Skylark001Skylark001 Posts: 38
This callistemon bush looks as if it has never been pruned to maximise its bushiness (and its flowers).  I've taken the photo today. 

As soon as the flowers have dropped their red tassels I will be cutting behind them to maximise bushiness (and flowers next year).  But I am wondering if I should do the same behind the old flower-cones at the tips of many other branches which have not produced flowers this year. 

If I cut behind an old flower-cone will that cut cause 3 or 4 new shoots to sprout, as happens when you cut behind new flower-cones?



  • Paul B3Paul B3 Posts: 2,910
    Go for it Skylark001
    If you prune back to the next node behind the old flower-cones , you shouldn't have any problems . Good idea to maximise the plants density as they have a habit of getting straggly .
    Good luck !!
  • BorderlineBorderline Posts: 4,201
    Agree with Paul B3. You can prune behind the previous year's seed-pods if you want. The issue is, if you don't do this the branches start to age and you end up with less branching with leaves and flowers just at the tips.

    If you want a more naturalistic look, you could prune back behind the woody seed pods for half of the stems and the remaining half only behind the new spent flowers. Then next year, prune the other remaining half back to the woody seed pods. That should create a more naturalistic shape.
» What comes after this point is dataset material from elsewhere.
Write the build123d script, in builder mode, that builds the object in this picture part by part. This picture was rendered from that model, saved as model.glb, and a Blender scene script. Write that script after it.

But, to create more of a bushy looking shrub, you should be pruning back straight after flowering.
  • Skylark001Skylark001 Posts: 38
    @Paul B3 and @Borderline, many thanks indeed for your assurances!  The bush really is a straggly mess at the moment.  I've seen callistemons of a different type which are naturally bushy and dense, but this one is really anarchic!  So I look forward to giving it a better shape and appearance.  Thanks.